After a half a dozen or so restaurant sales and auctions, including some where the guy was asking for darn near face value for grit-encrusted stuff out of their basement, I finally hit a good one this morning out in Downer's Grove.
It was an Elliot's Off Broadway Deli franchise in a 10-story or so office complex that looked like it had been there quite a while. The nice lady who sold me all this stuff for eighty bucks said fifteen years. She didn't seem too upset about closing up the restaurant, but it was still one of those situations you hope for when you go to these things, where the people just basically want some token amount of money for a ton of stuff, just so they can get rid of all of it and move on with their lives.

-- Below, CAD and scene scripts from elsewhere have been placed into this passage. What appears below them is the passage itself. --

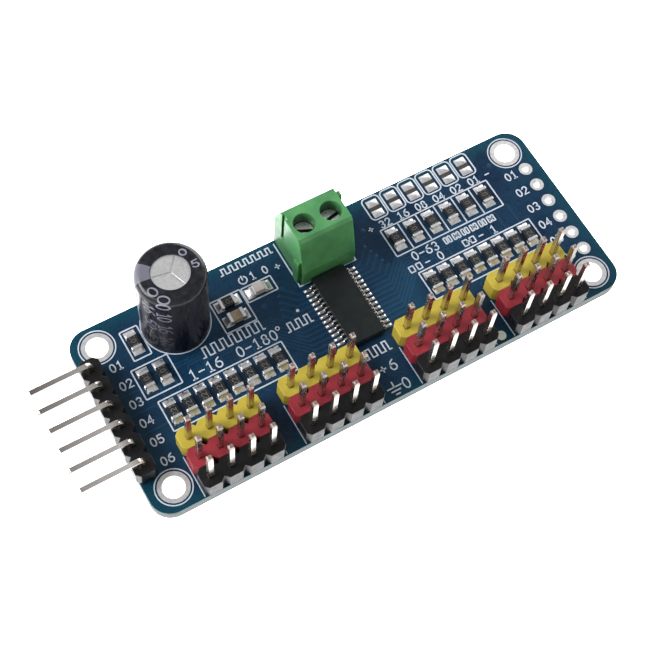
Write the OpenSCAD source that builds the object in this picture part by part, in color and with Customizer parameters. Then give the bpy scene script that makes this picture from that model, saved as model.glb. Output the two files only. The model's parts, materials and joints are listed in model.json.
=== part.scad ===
// Sixteen-output servo driver board with screw terminals and pin headers.
// Origin: centre of the mounting-hole pattern on the underside of the board.
// +X runs along the board to the empty plated pads, +Y to the wire entries,
// +Z up out of the component side.  All lengths are millimetres.

/* [Circuit board] */
// Length of the board
board_l = 62; // [61.6:0.1:64]
// Width of the board
board_w = 24.6; // [24.6:0.1:26]
// Thickness of the board
board_t = 1.6; // [1.2:0.1:2]
// Radius of the board's corners
corner_r = 2.5; // [1:0.1:3]
// Spacing of the mounting holes along the board
hole_span_x = 55.88; // [55.7:0.02:56]
// Spacing of the mounting holes across the board
hole_span_y = 19.05; // [18.9:0.05:19.2]
// Diameter of the plated mounting holes
hole_d = 2.6; // [2.2:0.1:2.8]

/* [Pin headers] */
// Height of the plastic strips
strip_h = 2.5; // [2.3:0.1:2.8]
// Free length of a servo pin above its strip
pin_free = 5.5; // [4:0.1:7]
// Length of a pin below the board
pin_tail = 1.4; // [1:0.1:2]
// Width of a square pin
pin_w = 0.64; // [0.6:0.02:0.66]
// Reach of the side header's pins from their solder holes
side_reach = 7.45; // [5:0.05:9]
// Height of the side header's pins above the board
side_pin_z = 3.5; // [3.45:0.05:4]

/* [Screw terminal] */
// Distance between the two wires
pole_pitch = 3.5; // [3.5:0.01:3.6]
// Width of the housing
block_w = 7; // [7:0.05:7.2]
// Height of the housing
block_h = 8.2; // [8.2:0.1:9.5]
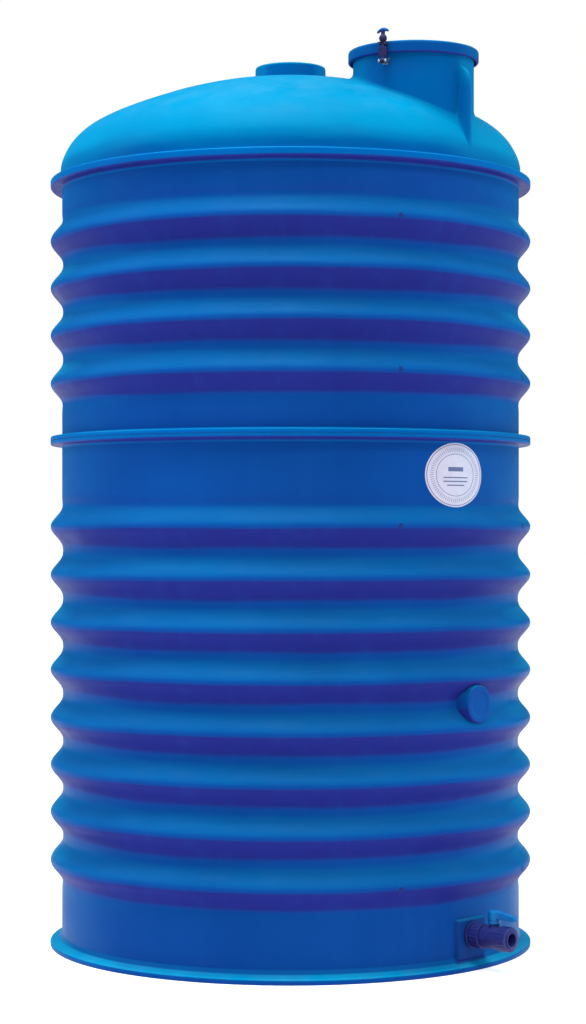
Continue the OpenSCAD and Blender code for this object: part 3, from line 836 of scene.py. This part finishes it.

It's hard not to feel kind of bad in that situation, like am I taking advantage of someone else's misery. (Which, yes, I know I am.)
But also the feeling bad that creeps in when I wonder how my restaurant will do...these people selling all their equipment were all full of potential and enthusiasm at one time as well. I can't help but think about how this could be me a year or so from now...and then I quickly push those thoughts away and crank up the radio. I've been listening to 97.1 The Drive a ton as I'm working. They play at least one song off Journey's 1978 classic, Infinity, every day!
Score! Off to sort through the loot.
I remember that same feeling the week before I started. The people that had had the unit before me only lasted a month. My first day there were no telephone calls, no emails and nobody calling in. But this only spurred me on to don my salesman outift and find customers rather than thinking they would find me, and within 6 months things were really getting going.